Lara y Akira observaron el procedimiento de la simulación gráfica hasta que concluyó.
—Esa simulación nos presenta todo lo que necesitamos para determinar la carga inicial. También me ayuda a diseñar un circuito de carga y detonación que producirá el EMP máximo —hizo una pausa—. Pero para ser honesto, el diseño es tan simple que ninguno de los ajustes de éste es vital. Mis hijos podrían construir uno de éstos en el garaje de casa en un fin de semana.
—¡Guau! Es sorprendente que los terroristas no hayan hecho estallar bombas de éstas por todo el mundo. Media docena de ellas, situadas en los lugares adecuados, podrían acabar con el control del tráfico aéreo, los centros de telefonía, las compañías de servidores de Internet. Podrían humillar a Estados Unidos…; —dijo Lara. Xue movió la cabeza.

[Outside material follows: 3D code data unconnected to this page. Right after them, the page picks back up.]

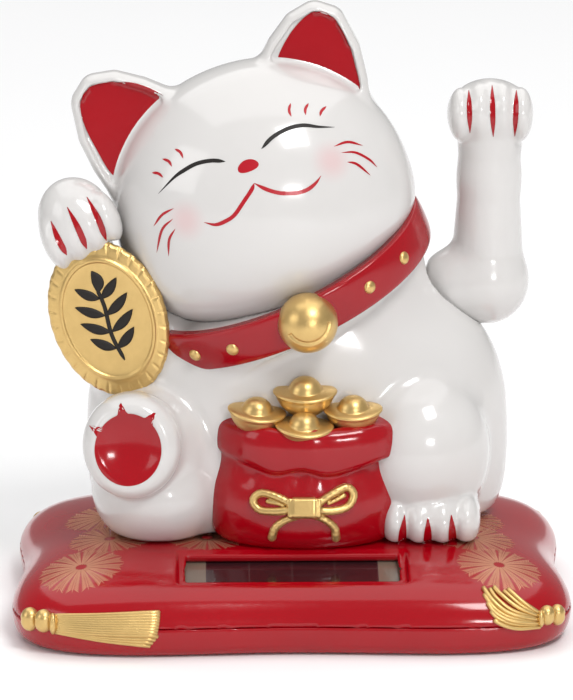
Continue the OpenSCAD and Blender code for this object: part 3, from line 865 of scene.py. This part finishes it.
def coin_body(rings=46, around=360):
    """Oval coin: flat field, raised ring, and a fluted bevel whose creases run over the edge."""
    verts, faces = [], []
    share = np.concatenate([np.linspace(0.05, 0.7, 8), np.linspace(0.72, 1.0, rings - 8)])
    rows = [(s, float(np.interp(s, COIN_PROFILE[:, 0], COIN_PROFILE[:, 1]))) for s in share]
    rows += [(1.012, 0.2), (1.015, 0.0), (1.012, -0.2)] + [(s, -h) for s, h in reversed(rows)]
    for s, h in rows:
        for i in range(around):
            a = 2 * math.pi * i / around
            phase = (a * FLUTES / (2 * math.pi)) % 1 - 0.5
            crease = math.exp(-((phase / 0.09) ** 2)) * min(max((s - 0.84) / 0.08, 0), 1)
            swell = math.cos(2 * math.pi * phase) * min(max((s - 0.9) / 0.1, 0), 1)
            r = s - 0.008 * crease + 0.006 * swell
            sign = 1 if h > 0 else -1
            verts.append(coin_point(COIN_AXES[0] * r * math.cos(a), COIN_AXES[1] * r * math.sin(a),
                h - sign * 0.16 * crease))
    n = len(rows)
    for r in range(n - 1):
        for i in range(around):
            j = (i + 1) % around
            faces.append((r * around + i, (r + 1) * around + i, (r + 1) * around + j, r * around + j))
    faces.append(tuple(range(around)))
    faces.append(tuple(reversed(range((n - 1) * around, n * around))))
    return mesh_object("lucky_coin", np.array(verts), faces, GOLD)


def raised_stroke(knots, width, height, bulge=0.5, count=30, across=7):
    """Rounded enamel ridge on the coin. bulge 0 is an even line; 1 is a leaf, widest in its middle."""
    line = spline(knots, count)
    along = np.gradient(line, axis=0)
    side = np.stack([-along[:, 1], along[:, 0]], 1) / (np.linalg.norm(along, axis=1)[:, None] + 1e-9)
    t = np.linspace(0, 1, count)
    even = np.minimum(1, np.minimum(t, 1 - t) / 0.08 + 0.25)
    w = width * ((1 - bulge) * even + bulge * np.sin(math.pi * t) ** 0.8)
    verts = []
    for i in range(count):
        for j in range(across):
            b = math.pi * j / (across - 1)
            x, y = line[i] + side[i] * w[i] / 2 * math.cos(b)
            verts.append(coin_point(x, y, COIN_FACE - 0.05 + height * math.sin(b) ** 0.7))
    faces = [
        (i * across + j, i * across + j + 1, (i + 1) * across + j + 1, (i + 1) * across + j)
        for i in range(count - 1)
        for j in range(across - 1)
    ]
    return np.array(verts), faces


def sprig():
    """Leafy twig in black enamel: a stem, paired leaves and a leaf at the tip."""
    parts = [raised_stroke([(0.6, -8.0), (-0.2, -3), (0.2, 2.5), (-0.1, 6.0)], 0.8, 0.35, 0.1)]
    parts.append(raised_stroke([(-0.1, 5.2), (0.5, 7.2), (0.0, 9.4)], 2.3, 0.4, 1.0))
    for y, reach in ((-5.6, 4.2), (-2.4, 5.0), (0.8, 5.0), (4.0, 4.0)):
        for sign in (-1, 1):
            foot = (-0.1 + 0.1 * sign, y)
            knots = [foot, (sign * reach * 0.5, y + 1.2), (sign * reach, y + 3.0)]
            parts.append(raised_stroke(knots, 1.9, 0.4, 1.0))
    return joined(parts)


shown(coin_body(), "figure", "gold_trim", "coin")
v, f = sprig()
shown(mesh_object("coin_sprig", v, f, BLACK_PAINT), "figure", "black_part")

# ---------------------------------------------------------------- money bag, bow and ingots

BAG = np.array([2.3, -8.0])
BAG_LEVELS = Levels(
    [
        (TOP_Z - 0.2, 2.5, -8, 14.2, 7.8),
        (15.6, 2.5, -8, 15.9, 9.0),
        (17.5, 2.5, -8, 16.9, 9.8),
        (21.5, 2.5, -8, 17.4, 10.2),
        (25, 2.5, -8, 17.0, 9.8),
        (28.6, 2.5, -8, 15.9, 9.1),
        (30.5, 2.5, -8, 15.5, 8.9),
        (33, 2.5, -8, 15.5, 8.9),
    ]
)
FRILL_LEVELS = Levels(
    [
        (27.0, 3.2, -8, 16.0, 9.6),
        (29.0, 3.3, -8, 16.3, 10.0),
        (31.5, 3.4, -8, 16.9, 10.5),
        (34.4, 3.5, -8, 17.0, 10.5),
        (36.8, 3.5, -8, 16.3, 9.7),
        (38.0, 3.4, -8, 14.2, 7.4),
        (38.5, 3.4, -8, 11.5, 5.4),
    ]
)


HEM = spline([(-15, 31.4), (-9.6, 30.2), (-5.4, 28.9), (-0.4, 29.8), (4.2, 28.7), (9.2, 29.7), (14, 30.8)],
    80)


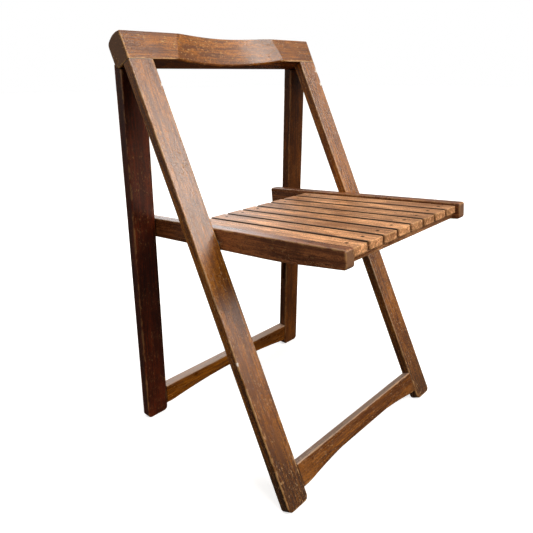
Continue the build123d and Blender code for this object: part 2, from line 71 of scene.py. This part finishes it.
# ------------------------------------------------------------------ shader node helpers
class Nodes:
    """Short names for the shader nodes that the materials are made of."""

    def __init__(self, tree):
        self.tree = tree

    def add(self, kind):
        return self.tree.nodes.new("ShaderNode" + kind)

    def link(self, source, target):
        self.tree.links.new(source, target)

    def put(self, value, socket):
        if hasattr(value, "is_linked"):
            self.link(value, socket)
        else:
            socket.default_value = value

    def math(self, operation, *values):
        node = self.add("Math")
        node.operation = operation
        for value, socket in zip(values, node.inputs):
            self.put(value, socket)
        return node.outputs[0]

    def vector(self, operation, *values):
        node = self.add("VectorMath")
        node.operation = operation
        for value, socket in zip(values, node.inputs):
            self.put(value, socket)
        gives_number = operation in ("DOT_PRODUCT", "LENGTH", "DISTANCE")
        return node.outputs["Value" if gives_number else "Vector"]

    def dot(self, value, direction):
        return self.vector("DOT_PRODUCT", value, direction)

    def scaled(self, value, scale):
        return self.vector("MULTIPLY", value, scale)

    def ramp(self, value, start, end):
        """Maps value smoothly from one (value, result) pair to another, and holds beyond them."""
        node = self.add("MapRange")
        node.interpolation_type = "SMOOTHSTEP"
        self.put(value, node.inputs["Value"])
        node.inputs["From Min"].default_value = start[0]
        node.inputs["From Max"].default_value = end[0]
        node.inputs["To Min"].default_value = start[1]
        node.inputs["To Max"].default_value = end[1]
        return node.outputs["Result"]

    def noise(self, place, scale=1.0, detail=2.0, rough=0.5):
        node = self.add("TexNoise")
        self.put(place, node.inputs["Vector"])
        node.inputs["Scale"].default_value = scale
        node.inputs["Detail"].default_value = detail
        node.inputs["Roughness"].default_value = rough
        return node.outputs["Fac"]

    def line_noise(self, value, scale, detail=2.0):
        node = self.add("TexNoise")
        node.noise_dimensions = "1D"
        self.put(value, node.inputs["W"])
        node.inputs["Scale"].default_value = scale
        node.inputs["Detail"].default_value = detail
        return node.outputs["Fac"]

    def mix(self, factor, first, second):
        """Blends two colours; a colour Mix node keeps its colours in sockets 6 and 7."""
        node = self.add("Mix")
        node.data_type = "RGBA"
        self.put(factor, node.inputs[0])
        self.put(first, node.inputs[6])
        self.put(second, node.inputs[7])
        return node.outputs[2]

    def dimmed(self, colour, factor):
        """A colour multiplied by a number, either of which may come from a socket."""
        node = self.add("VectorMath")
        node.operation = "SCALE"
        self.put(colour, node.inputs[0])
        self.put(factor, node.inputs["Scale"])
        return node.outputs[0]

    def bump(self, relief, strength, distance):
        """A normal tilted by a relief."""
        node = self.add("Bump")
        node.inputs["Strength"].default_value = strength
        node.inputs["Distance"].default_value = distance
        self.link(relief, node.inputs["Height"])
        return node.outputs[0]


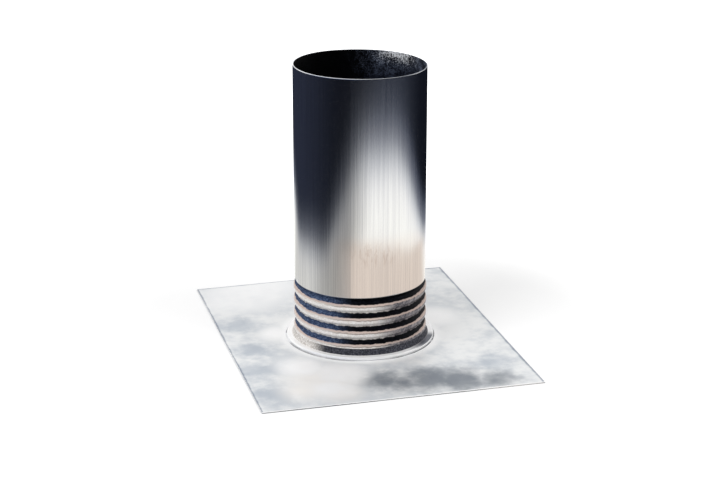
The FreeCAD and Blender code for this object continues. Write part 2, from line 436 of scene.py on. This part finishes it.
def tube_tone(nodes, place, fine):
    """The tube's bright metal: drawn lines, a warm lower part, one long darker band that is painted reflection, and a
    little rust.
    """
    right = place.rightwards
    streak = nodes.noise(place.stretched(115.0, 7.0), 1.0, 2.0, 0.5)
    lines = nodes.weigh(fine, 0.55, streak)
    tone = nodes.mix(nodes.fit(lines, 0.36, 0.64), (0.77, 0.77, 0.785), (0.94, 0.935, 0.93))
    low = nodes.apart(nodes.fit(place.height, 104 * MM, 118 * MM))
    warm = nodes.times(low, nodes.fit(right, -44 * MM, -12 * MM))
    tone = nodes.mix(nodes.times(warm, 0.25), tone, (0.86, 0.76, 0.69))
    # Painted reflection: a long darker band up the tube, left of where a reflected edge falls.
    mark = nodes.window(right, -34 * MM, -12 * MM, -8.4 * MM, -7.6 * MM)
    tone = nodes.mix(nodes.times(mark, 0.28), tone, (0.30, 0.30, 0.33))
    rust = nodes.times(nodes.window(place.height, 82 * MM, 94 * MM, 100 * MM, 112 * MM),
                       nodes.window(right, -16 * MM, 4 * MM, 24 * MM, 42 * MM))
    mottle = nodes.noise(place.stretched(22.0, 80.0), 1.0, 4.0, 0.65)
    rust = nodes.times(rust, nodes.fit(mottle, 0.48, 0.66))
    return nodes.mix(nodes.times(rust, 0.33), tone, (0.50, 0.39, 0.33))


def ridge_tone(nodes, place, turn, grain, smear):
    """The neck's ridges: pale and warm as a painted reflection, grey towards the right as painted shade, with a brown
    crest and a pink line above it, both painted reflections.
    """
    right = place.rightwards
    profile = nodes.maths("FRACT", nodes.plus(turn, 0.25))
    # Painted reflection: the ridges' pale warm white stands in for the bright plate reflected in them.
    tone = nodes.mix(nodes.fit(grain, 0.35, 0.65), srgb(236, 229, 222), srgb(255, 253, 250))
    # Painted reflection: a brown line along the crest, stronger to the right.
    crest_reflection = nodes.window(profile, 0.16, 0.21, 0.27, 0.31)
    crest_reflection = nodes.times(crest_reflection, nodes.fit(right, -40 * MM, -12 * MM, 0.25, 0.9))
    tone = nodes.mix(crest_reflection, tone, srgb(158, 145, 138))
    # Painted shade: the ridges turn a mottled grey towards the right.
    shade_mottle = nodes.weigh(grain, 0.4, smear)
    right_shade_tone = nodes.mix(nodes.fit(shade_mottle, 0.40, 0.60), srgb(92, 89, 94), srgb(150, 144, 145))
    tone = nodes.mix(nodes.fit(right, 10 * MM, 34 * MM), tone, right_shade_tone)
    # Painted reflection: a pink line above the crest.
    pink_reflection = nodes.window(profile, 0.27, 0.31, 0.55, 0.61)
    pink_reflection_tone = nodes.mix(nodes.fit(right, 12 * MM, 40 * MM), srgb(222, 202, 192), srgb(186, 168, 160))
    return nodes.mix(pink_reflection, tone, pink_reflection_tone)


def valley_mask(nodes, place, turn, in_neck):
    """The grooves, painted dark as reflection and shade. Towards the sides of the part the painted dark starts a
    little higher.
    """
    phase = nodes.maths("FRACT", turn)
    towards_end = nodes.fit(nodes.maths("ABSOLUTE", place.rightwards), 46 * MM, 59 * MM, 0.0, 0.12)
    lower = nodes.maths("SUBTRACT", phase, towards_end)
    top = nodes.fit(turn, RIDGE_COUNT - 0.72, RIDGE_COUNT - 0.68)
    valley_end = nodes.most(top, nodes.apart(nodes.fit(phase, 0.45, 0.52)))
    valley = nodes.times(nodes.fit(lower, 0.13, 0.19), valley_end)
    return nodes.times(nodes.times(valley, in_neck), nodes.fit(turn, 0.0, 0.05))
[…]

—Sí, pero estas acciones no son ostentosas, no matan gente y no proporcionan imágenes terribles que puedan emitirse por televisión. No hay sangre, ni cuerpos desmembrados, ni bebés muertos volando por los aires, ni una amenaza persistente de daño físico. Los terroristas viven para ver imágenes
gore
y sufrimiento. Les gusta asesinar y destruir. Envuelven su locura en política o religión, pero en realidad nada de eso les importa. Tan sólo les da una excusa para su psicosis. Sólo son carniceros y asesinos en masa, y siempre se alejan de lo que tan sólo es efectivo. ¿Por qué atacar a soldados cuando pueden hacer volar la fiesta de una niñita? —apuntó él.